### Instruction
Would you return all of this data exactly, leaving nothing out?

==========

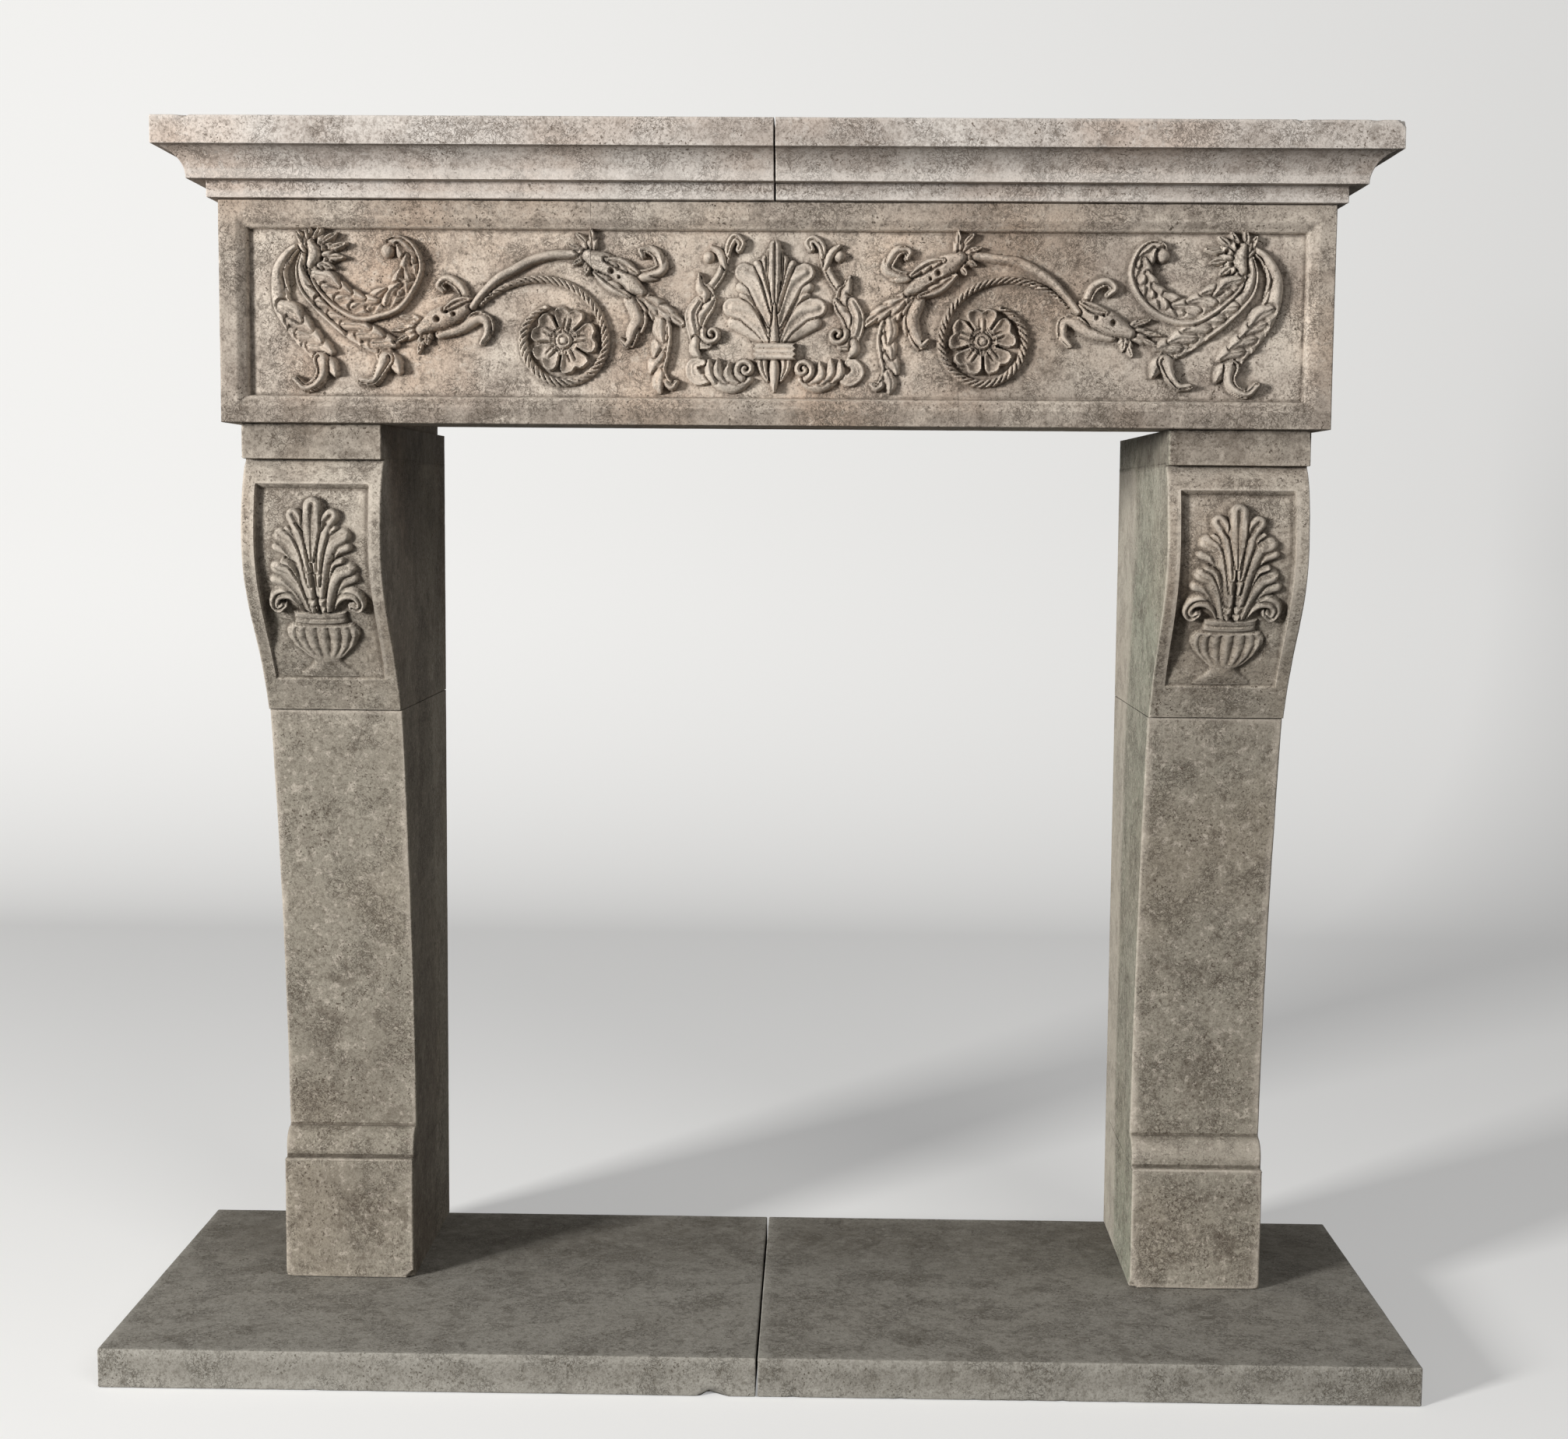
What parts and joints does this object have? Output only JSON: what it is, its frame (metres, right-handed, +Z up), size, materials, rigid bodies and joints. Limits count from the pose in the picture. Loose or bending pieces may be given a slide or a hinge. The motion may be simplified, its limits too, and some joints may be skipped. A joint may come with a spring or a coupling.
{
  "type": "fireplace mantel",
  "caption": "Carved limestone fireplace mantel: moulded shelf on a lintel with a scrolling leaf frieze, on corbelled legs, with its hearth.",
  "frame": {"origin": "centre of the hearth's underside", "axes": "+X along the mantel to the right of a viewer in front, +Y to the wall behind it, +Z up"},
  "size_m": [1.786, 0.608, 1.693],
  "materials": {
    "carved_stone": "honed, aged limestone with mottled grey and brown clouds",
    "shelf_stone": "honed, aged limestone, paler along the shelf",
    "hearth_stone": "worn grey limestone with soft streaks"
  },
  "bodies": {
    "root": {"left_hearth_slab": "hearth_stone", "right_hearth_slab": "hearth_stone", "left_leg": "carved_stone", "right_leg": "carved_stone", "left_corbel": "carved_stone", "right_corbel": "carved_stone", "lintel": "carved_stone", "left_return": "carved_stone", "right_return": "carved_stone", "left_shelf": "shelf_stone", "right_shelf": "shelf_stone"}
  },
  "joints": []
}
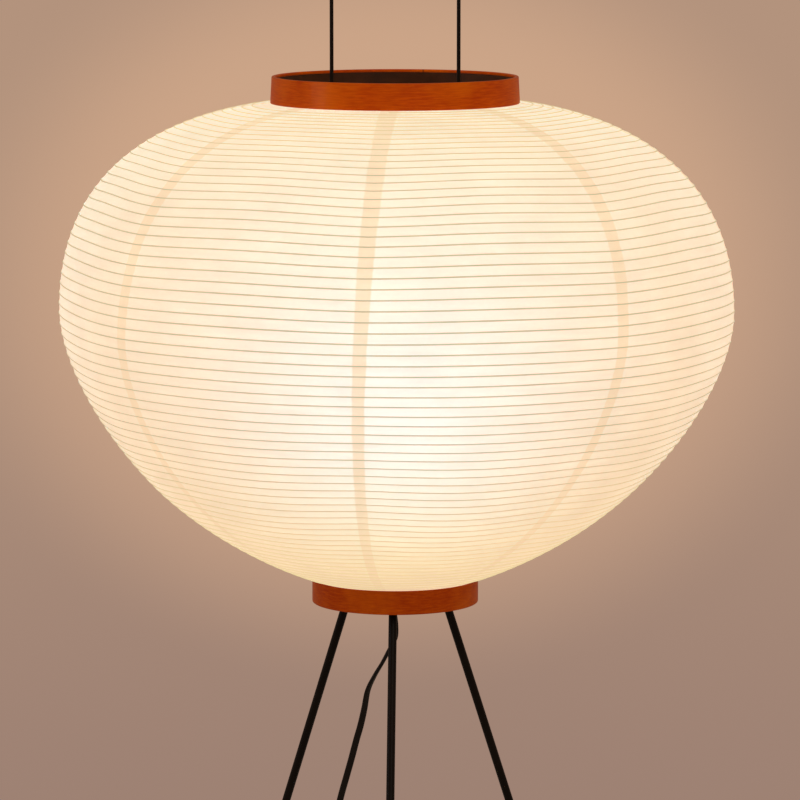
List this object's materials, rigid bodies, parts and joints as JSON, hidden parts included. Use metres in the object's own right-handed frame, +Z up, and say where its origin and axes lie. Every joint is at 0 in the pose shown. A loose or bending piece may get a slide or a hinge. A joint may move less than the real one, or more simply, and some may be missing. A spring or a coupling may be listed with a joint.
{
  "type": "paper lantern floor lamp",
  "caption": "Floor lamp with a round lobed paper lantern shade between two wooden hoops, held open by a wire bow on three splayed rod legs.",
  "frame": {"origin": "on the floor, under the shade's axis", "axes": "+Z up, -Y towards the front leg, +X to the right seen from the front"},
  "size_m": [0.5275, 0.5274, 1.23],
  "materials": {
    "black_steel": "satin black powder coat",
    "foot_rubber": "matte",
    "zinc_steel": "zinc plated",
    "black_plastic": "moulded",
    "cord_black": "satin flexible",
    "wire_blue": "insulation",
    "ceramic_white": "unglazed",
    "brass": "bare",
    "bulb_glass": "opal",
    "hoop_wood": "reddish orange stain, satin varnish",
    "rib_wood": "split bamboo",
    "shade_paper": "handmade paper"
  },
  "bodies": {
    "stand": {"leg_front": "black_steel", "leg_right": "black_steel", "leg_left": "black_steel", "foot_front": "foot_rubber", "foot_right": "foot_rubber", "foot_left": "foot_rubber", "base_plate": "black_steel", "bow": "black_steel", "bow_nuts": "zinc_steel", "stem": "zinc_steel", "stem_nuts": "zinc_steel", "cord_grip": "black_plastic", "core_wires": "wire_blue", "holder_cap": "black_plastic", "holder_insert": "ceramic_white", "holder_shell": "brass", "holder_contact": "brass", "holder_body": "black_plastic", "bottom_hoop": "hoop_wood", "bottom_band": "black_steel", "shade_screws": "zinc_steel", "shade_nuts": "zinc_steel", "shade_paper_1": "shade_paper", "shade_paper_2": "shade_paper", "shade_paper_3": "shade_paper", "shade_paper_4": "shade_paper", "shade_paper_5": "shade_paper", "shade_paper_6": "shade_paper", "shade_paper_7": "shade_paper", "shade_paper_8": "shade_paper", "shade_rib": "rib_wood", "cord_drop": "cord_black", "switch_base": "black_plastic", "switch_cover": "black_plastic", "switch_screws": "zinc_steel", "cord_lead": "cord_black", "cord_coil": "cord_black", "cord_tail": "cord_black", "plug_body": "black_plastic", "plug_blades": "brass"},
    "shade_top": {"top_hoop": "hoop_wood", "top_band": "black_steel", "top_spider": "black_steel", "spider_rivets": "zinc_steel", "rod_grips": "black_plastic"},
    "bulb": {"bulb_glass": "bulb_glass", "bulb_cap": "zinc_steel", "bulb_contact": "black_plastic"},
    "rocker": {"switch_rocker": "black_plastic"}
  },
  "joints": [
    {"name": "shade_slide", "type": "slide", "parent": "stand", "child": "shade_top", "axis": [0, 0, 1], "range_m": [-0.35, 0], "deforming": ["shade_paper_1", "shade_paper_2", "shade_paper_3", "shade_paper_4", "shade_paper_5", "shade_paper_6", "shade_paper_7", "shade_paper_8", "shade_rib"]},
    {"name": "bulb_lift", "type": "slide", "parent": "stand", "child": "bulb", "axis": [0, 0, 1], "range_m": [0, 0.38]},
    {"name": "switch_rock", "type": "hinge", "parent": "stand", "child": "rocker", "pos_m": [-0.07, 0.166, 0.012], "axis": [0, 1, 0], "range_deg": [-14, 0]}
  ]
}
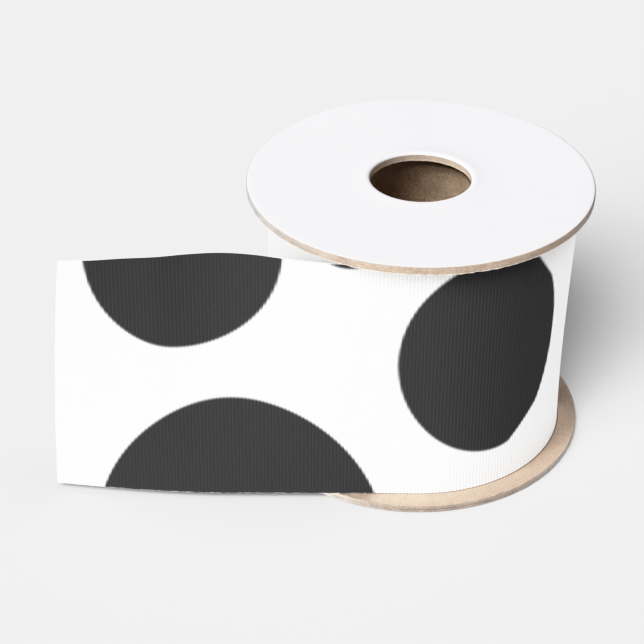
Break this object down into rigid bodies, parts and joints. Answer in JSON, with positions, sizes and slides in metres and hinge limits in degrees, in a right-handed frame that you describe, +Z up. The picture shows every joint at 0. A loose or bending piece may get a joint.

==========

### Final answer
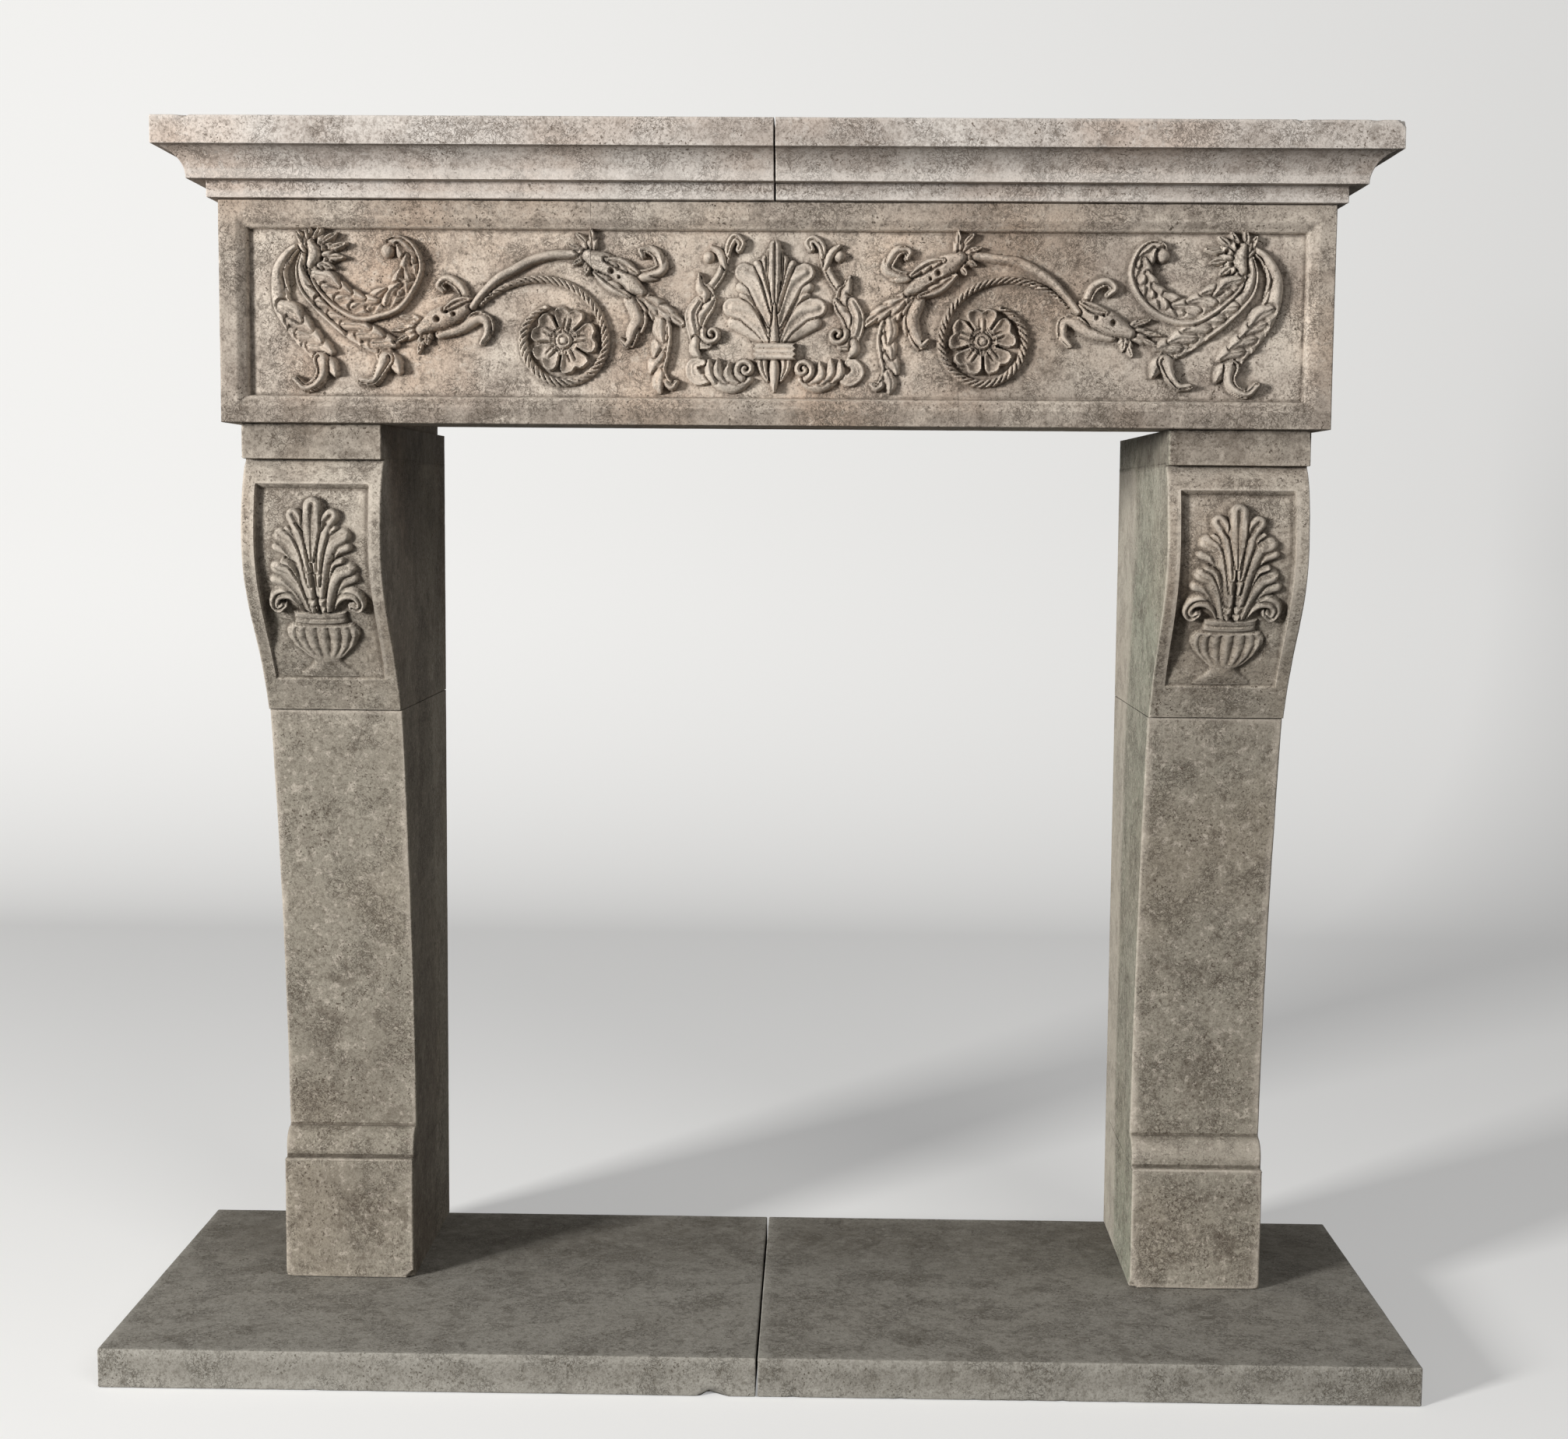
What parts and joints does this object have? Output only JSON: what it is, its frame (metres, right-handed, +Z up), size, materials, rigid bodies and joints. Limits count from the pose in the picture. Loose or bending pieces may be given a slide or a hinge. The motion may be simplified, its limits too, and some joints may be skipped. A joint may come with a spring or a coupling.
{
  "type": "fireplace mantel",
  "caption": "Carved limestone fireplace mantel: moulded shelf on a lintel with a scrolling leaf frieze, on corbelled legs, with its hearth.",
  "frame": {"origin": "centre of the hearth's underside", "axes": "+X along the mantel to the right of a viewer in front, +Y to the wall behind it, +Z up"},
  "size_m": [1.786, 0.608, 1.693],
  "materials": {
    "carved_stone": "honed, aged limestone with mottled grey and brown clouds",
    "shelf_stone": "honed, aged limestone, paler along the shelf",
    "hearth_stone": "worn grey limestone with soft streaks"
  },
  "bodies": {
    "root": {"left_hearth_slab": "hearth_stone", "right_hearth_slab": "hearth_stone", "left_leg": "carved_stone", "right_leg": "carved_stone", "left_corbel": "carved_stone", "right_corbel": "carved_stone", "lintel": "carved_stone", "left_return": "carved_stone", "right_return": "carved_stone", "left_shelf": "shelf_stone", "right_shelf": "shelf_stone"}
  },
  "joints": []
}
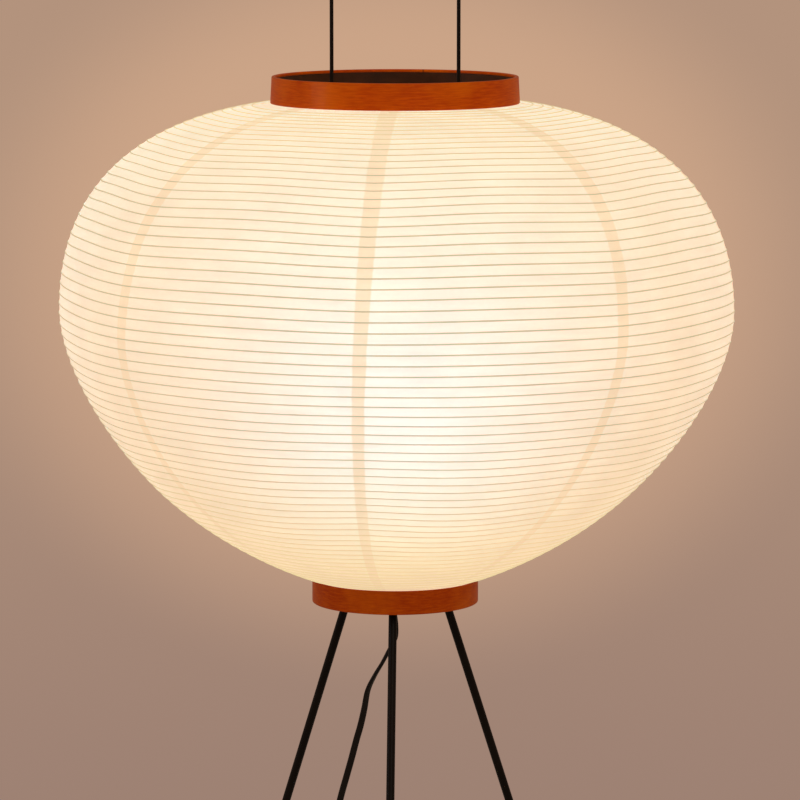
List this object's materials, rigid bodies, parts and joints as JSON, hidden parts included. Use metres in the object's own right-handed frame, +Z up, and say where its origin and axes lie. Every joint is at 0 in the pose shown. A loose or bending piece may get a slide or a hinge. A joint may move less than the real one, or more simply, and some may be missing. A spring or a coupling may be listed with a joint.
{
  "type": "paper lantern floor lamp",
  "caption": "Floor lamp with a round lobed paper lantern shade between two wooden hoops, held open by a wire bow on three splayed rod legs.",
  "frame": {"origin": "on the floor, under the shade's axis", "axes": "+Z up, -Y towards the front leg, +X to the right seen from the front"},
  "size_m": [0.5275, 0.5274, 1.23],
  "materials": {
    "black_steel": "satin black powder coat",
    "foot_rubber": "matte",
    "zinc_steel": "zinc plated",
    "black_plastic": "moulded",
    "cord_black": "satin flexible",
    "wire_blue": "insulation",
    "ceramic_white": "unglazed",
    "brass": "bare",
    "bulb_glass": "opal",
    "hoop_wood": "reddish orange stain, satin varnish",
    "rib_wood": "split bamboo",
    "shade_paper": "handmade paper"
  },
  "bodies": {
    "stand": {"leg_front": "black_steel", "leg_right": "black_steel", "leg_left": "black_steel", "foot_front": "foot_rubber", "foot_right": "foot_rubber", "foot_left": "foot_rubber", "base_plate": "black_steel", "bow": "black_steel", "bow_nuts": "zinc_steel", "stem": "zinc_steel", "stem_nuts": "zinc_steel", "cord_grip": "black_plastic", "core_wires": "wire_blue", "holder_cap": "black_plastic", "holder_insert": "ceramic_white", "holder_shell": "brass", "holder_contact": "brass", "holder_body": "black_plastic", "bottom_hoop": "hoop_wood", "bottom_band": "black_steel", "shade_screws": "zinc_steel", "shade_nuts": "zinc_steel", "shade_paper_1": "shade_paper", "shade_paper_2": "shade_paper", "shade_paper_3": "shade_paper", "shade_paper_4": "shade_paper", "shade_paper_5": "shade_paper", "shade_paper_6": "shade_paper", "shade_paper_7": "shade_paper", "shade_paper_8": "shade_paper", "shade_rib": "rib_wood", "cord_drop": "cord_black", "switch_base": "black_plastic", "switch_cover": "black_plastic", "switch_screws": "zinc_steel", "cord_lead": "cord_black", "cord_coil": "cord_black", "cord_tail": "cord_black", "plug_body": "black_plastic", "plug_blades": "brass"},
    "shade_top": {"top_hoop": "hoop_wood", "top_band": "black_steel", "top_spider": "black_steel", "spider_rivets": "zinc_steel", "rod_grips": "black_plastic"},
    "bulb": {"bulb_glass": "bulb_glass", "bulb_cap": "zinc_steel", "bulb_contact": "black_plastic"},
    "rocker": {"switch_rocker": "black_plastic"}
  },
  "joints": [
    {"name": "shade_slide", "type": "slide", "parent": "stand", "child": "shade_top", "axis": [0, 0, 1], "range_m": [-0.35, 0], "deforming": ["shade_paper_1", "shade_paper_2", "shade_paper_3", "shade_paper_4", "shade_paper_5", "shade_paper_6", "shade_paper_7", "shade_paper_8", "shade_rib"]},
    {"name": "bulb_lift", "type": "slide", "parent": "stand", "child": "bulb", "axis": [0, 0, 1], "range_m": [0, 0.38]},
    {"name": "switch_rock", "type": "hinge", "parent": "stand", "child": "rocker", "pos_m": [-0.07, 0.166, 0.012], "axis": [0, 1, 0], "range_deg": [-14, 0]}
  ]
}
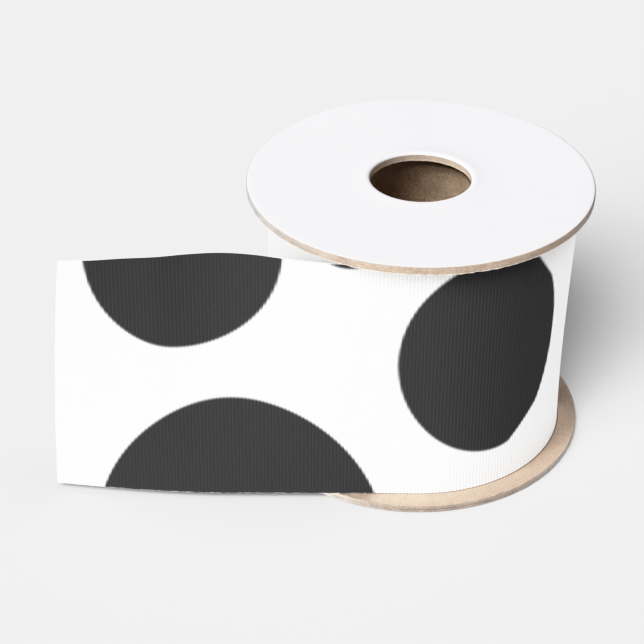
Break this object down into rigid bodies, parts and joints. Answer in JSON, with positions, sizes and slides in metres and hinge limits in degrees, in a right-handed frame that you describe, +Z up. The picture shows every joint at 0. A loose or bending piece may get a joint.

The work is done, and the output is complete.